The digital learning mode during the pandemic, has also come with some practical challenges.
“My aim is to embrace tools to fully digitalise processes and services when possible. In this case, I wanted to be able to use our learning platform Canvas to allow for between group review (one group reviews the work of another group) of assignments, but it turned out that this is not something that Canvas readily provides.”
But Blerim is not the type to give up. Via Lund University’s new Teaching and learning online website education.lu.se, he got in contact with what he calls “the LU Canvas gurus”. One of them, Helena Elvén Eriksson of the Faculty of Science, provided useful feedback on how to create a walk-around for between group reviews, including her personal experience as a teacher using Canvas.
“It is really good that we can share and learn from each other. When talking to Helena, one of our in-house Canvas experts, I realised that even she had problems putting into reality with what I had in mind. However, I think now we have found a walk-around on how to manage between group reviews.”
“Teaching is not what it used to be”
Blerim Emruli is used to working with digital resources in his courses. For the second year in a row, he has been elected as one of the Qlik Educator Ambassadors. Qlik is a business intelligence provider – originally started in Lund in 1993 – offering an end-to-end, data integration and analytics cloud platform. By transforming data into active intelligence, organisations can drive better decisions and improve performance. The Qlik Academic Program offers several free resources to Blerim Emruli and his students.
“We use the Qlik software and online training on Qlik products, up-to-date demos, Qlik customer stories, and applicable self-paced courses. The latter allows me for a flipped classroom or blended learning format, which has been immensely useful during the COVID-19 pandemic,” Blerim said last year in an interview about data literacy.
Today, a year later, Blerim mentions that the pandemic has brought up fully “all things digital” on the agenda. But how to connect the different dots to each other? In the case of Lund University and LUSEM, how do we bring what we have learned about digital education to the next level? How does it all fit into the context of a Triple Crown institution?

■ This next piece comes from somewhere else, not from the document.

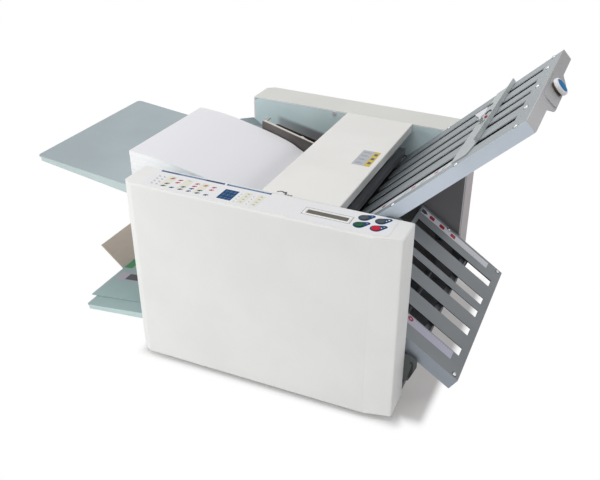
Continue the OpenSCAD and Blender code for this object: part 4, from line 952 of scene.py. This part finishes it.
stopTrim = {
    "top": 1.9 * mm, "nutAt": (0.0640, 0.004), "screwAt": (0.0690, 0.019),
    "flag": [(0.020, 0.106), (0.050, 0.101), (0.0545, 0.070), (0.0480, 0.045)],
    "nut": [(5.2, 0), (5.2, 0.6), (3.0, 0.8), (3.0, 2.4), (4.6, 2.8), (5.0, 3.4), (5.0, 6.6), (4.5, 7.2),
            (0.1, 7.3)],  # radius and height in mm, as are the next two
    "washer": [(6.2, 0.02), (6.2, 0.2)],
    "screw": [(3.0, 0), (3.2, 1.6), (2.2, 2.6), (0.1, 2.7)]}


def stopDetails():  # pointer and thumb nut on the upper table's paper stop
    white, steel, dark, red = range(4)
    s = Shape("stopDetails", stripWhite, polished, printed("stop marks", (38, 38, 42)), redMark)
    top = stopTrim["top"]
    nutPlace = upperPlace @ Matrix.Translation((*stopTrim["nutAt"], top))
    screwPlace = upperPlace @ Matrix.Translation((*stopTrim["screwAt"], top))
    s.prism(stopTrim["flag"], top + 0.02 * mm, top + 0.4 * mm, white, upperPlace)
    s.box((0.0530, 0.098, top), (0.0600, 0.107, top + 0.8 * mm), dark, upperPlace)
    s.lathe(inMm(stopTrim["nut"]), steel, nutPlace, 24)
    s.lathe(inMm(stopTrim["washer"]), dark, nutPlace, 24)
    s.lathe(inMm(stopTrim["screw"]), red, screwPlace, 20)
    wire = []
    for i in range(9):  # bent wire clip
        a = radians(200 - i * 27)
        wire.append((0.0665 + 5.2 * mm * cos(a), 0.046 + 7.5 * mm * sin(a)))
    for (x0, y0), (x1, y1) in zip(wire, wire[1:]):
        d = Vector((x1 - x0, y1 - y0, 0)).normalized() * 0.7 * mm
        s.prism([(x0 - d.y, y0 + d.x), (x0 + d.y, y0 - d.x), (x1 + d.y, y1 - d.x), (x1 - d.y, y1 + d.x)],
                top, top + 1.6 * mm, dark, upperPlace)
    s.done("upper_stop")


stopDetails()

label = {"thick": 0.1 * mm, "ink": 0.02 * mm}
yellowInk = printed("yellow label", (202, 178, 62))
labelGrey = printed("label grey", (176, 180, 186))


def lidLabel():
    s = Shape("lidLabel", labelGrey, yellowInk, tickInk)
    low, top = bodyTop, bodyTop + label["thick"]
    ink = top + label["ink"]
    s.box((0.074, -0.034, low), (0.096, 0.029, top), 0)
    s.box((0.096, -0.034, low), (0.107, 0.029, top), 1)
    for i in range(4):  # faint lines
        y = -0.026 + i * 0.015
        s.box((0.078, y, top), (0.092, y + 0.8 * mm, ink), 2)
        s.box((0.078, y + 3 * mm, top), (0.088, y + 3.7 * mm, ink), 2)
    for i in range(3):
        y = -0.024 + i * 0.018
        s.box((0.0985, y, top), (0.1045, y + 9 * mm, ink), 2)
    s.done("lid")


lidLabel()

greenInk = printed("green label", (62, 138, 84))
patchGrey = printed("grey patch", (78, 80, 86), 0.6)
labelLilac = printed("pale label", (182, 178, 188), 0.6)


def stackerLabels():
    s = Shape("stackerLabels", greenInk, labelLilac, patchGrey)
    low = 1.94 * mm  # just above the stacker's painted base
    top = low + label["thick"]
    s.box((-0.011, -0.047, low), (0.008, 0.104, top), 0, trayPlace)
    s.box((-0.003, -0.093, low), (0.070, -0.064, top), 1, trayPlace)
    s.box((0.020, -0.089, top), (0.062, -0.068, top + 0.03 * mm), 2, trayPlace)
    s.done("stacker")


stackerLabels()


# stage, light and camera

print("stage")
stage = {"halfSize": 8.0, "glow": 0.2, "world": 0.5,
         "body": {"middle": (0.005, 0.0), "half": (0.238, 0.243), "glowTo": 0.05, "fade": (0.0, 0.024)},
         "frontGlow": (-0.2, -0.13),  # Y over which the deepest shadow, beside the front, gives way
         # shade: a painted shadow on the floor under the lower table, mixed with the real shading
         "shade": {"left": (0.20, 0.238), "right": (0.279, 0.299), "front": (-0.249, -0.217),
                   "back": (0.2, 0.26), "flat": 0.65, "tone": (170, 167, 166)},
         "side": {"from": (-1.05, -1.15, 0.62), "to": (-0.05, -0.2, 0.2), "size": 0.8, "power": 5.8},
         "over": {"from": (-0.25, -0.35, 2.5), "to": (0, 0, 0.2), "size": 1.6, "power": 17.5}}


def floorPiece():
    bm = bmesh.new()
    bmesh.ops.create_grid(bm, x_segments=8, y_segments=8, size=stage["halfSize"])
    b = Board("studio floor")
    b.finish(Base_Color=linear((251, 251, 251)), Roughness=0.9)
    body, shade = stage["body"], stage["shade"]
    x, y = b.axis("X"), b.axis("Y")
    dx, dy = [(abs(v - body["middle"][i]) - body["half"][i]).most(0.0) for i, v in enumerate((x, y))]
    away = (dx * dx + dy * dy).power(0.5)  # distance from the covers' outline
    seen = b.ray("Camera")
    plain = Wire(b, b.shader.outputs[0])
    lit = b.node("ShaderNodeAddShader", {}, {0: plain, 1: b.glow((1, 1, 1, 1), stage["glow"])})
    openFloor = b.ramp(away, 0.0, body["glowTo"]).most(b.ramp(y, *stage["frontGlow"]))
    near = b.mixShader(seen * openFloor, plain, lit)
    # painted shadow under the lower table, mixed with the real shading there: an even tone with soft sides
    shaded = b.ramp(x, *shade["left"]) * b.ramp(x, *shade["right"], 1.0, 0.0)
    shaded = shaded * b.ramp(y, *shade["front"]) * b.ramp(y, *shade["back"], 1.0, 0.0)
    even = b.mixShader(seen * shaded * shade["flat"], near, b.glow(linear(shade["tone"]), 1.0))
    clear = b.ramp(away, *body["fade"]).least(1 - shaded)
    both = b.mixShader(seen * clear, even, b.glow((1, 1, 1, 1), 1.0))
    b.link(both, b.tree.nodes["Material Output"].inputs[0])
    obj = built("studioFloor", bm, [b.owner])


floorPiece()


def worldLight():  # plain white where the camera or a reflection looks, dimmer as a light
    world = bpy.data.worlds.new("studio")
    bpy.context.scene.world = world
    b = Board("studio", world)
    level = b.node("ShaderNodeMapRange", {}, {
        "Value": b.ray("Camera").most(b.ray("Glossy")), "To Min": stage["world"], "To Max": 1.0})
    b.finish(Color=(1, 1, 1, 1), Strength=level)


worldLight()


def softBox(name, spot, target, size, power):
    light = bpy.data.lights.new(name, "AREA")
    light.shape = "SQUARE"
    light.size = size
    light.energy = power
    obj = bpy.data.objects.new(name, light)
    obj.location = spot
    obj.rotation_euler = (Vector(target) - Vector(spot)).to_track_quat("-Z", "Y").to_euler()
    bpy.context.scene.collection.objects.link(obj)


for lampName in ("side", "over"):
    lamp = stage[lampName]
    softBox(lampName, lamp["from"], lamp["to"], lamp["size"], lamp["power"])

view = {
    "yaw": 19.62, "pitch": 29.6, "roll": 2.42, "spot": (0.49935, -1.16849, 0.91727),
    "frame": (600, 480), "centre": (360, 225), "focal": 773.95,  # pixels
    "sensor": 36, "clip": (0.05, 60)}


def camera():
    yaw, pitch, roll = [radians(view[k]) for k in ("yaw", "pitch", "roll")]
    forward = Vector((-sin(yaw) * cos(pitch), cos(yaw) * cos(pitch), -sin(pitch)))
    right = Vector((cos(yaw), sin(yaw), 0))
    up = right.cross(forward)
    side = cos(roll) * right + sin(roll) * up
    top = -sin(roll) * right + cos(roll) * up
    wide, high = view["frame"]
    x, y = view["centre"]
    data = bpy.data.cameras.new("camera")
    data.sensor_width = view["sensor"]
    data.lens = view["focal"] / wide * view["sensor"]
    data.shift_x = (wide / 2 - x) / wide
    data.shift_y = (y - high / 2) / wide
    data.clip_start, data.clip_end = view["clip"]
    obj = bpy.data.objects.new("camera", data)
    turn = Matrix((side, top, -forward)).transposed().to_4x4()
    obj.matrix_world = Matrix.Translation(view["spot"]) @ turn
    bpy.context.scene.collection.objects.link(obj)
    bpy.context.scene.camera = obj


camera()
bpy.context.scene.view_settings.view_transform = "Standard"

print("done")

“I definitely see the pandemic as an opportunity to learn and for us to continue to deliver high-class education. Teaching is not what it used to be. We should all learn from each other. For instance, just a few years ago a Finnish minister challenged Sweden when Finland promoted the free online course ‘Elements of AI’ – let’s see which country can have the most graduates from the course. At Linköping University they managed to integrate and give academic credits for this course.”
He shares his screen and shows a picture. What you see is the traditional teaching setting, he says.
“Blended teaching and learning with flipped classroom methods should be here to stay. Students do not only learn in a classroom. For instance, Qlik provides us as educators and our students various resources for free, as well as short module-based courses that they have spent a lot of money on. I could not have done the same here alone or even with a help of a colleague, so why not use those resources in my teaching? As Isaac Newton wrote, ‘If I have seen far, it is because I have been standing on the shoulders of giants’. Meaning, we can be really cutting edge by embracing these new initiatives and connecting different actors in our courses in a form of guest lectures or industry-led ’learnathons’, not only by relying on textbooks of 20 years ago”.
Before we end the video chat, another quote comes to mind to Blerim: ‘Necessity and pleasurable intellectual curiosity are key to invention’.
“In these pandemic times, we all know how true it is,” he says.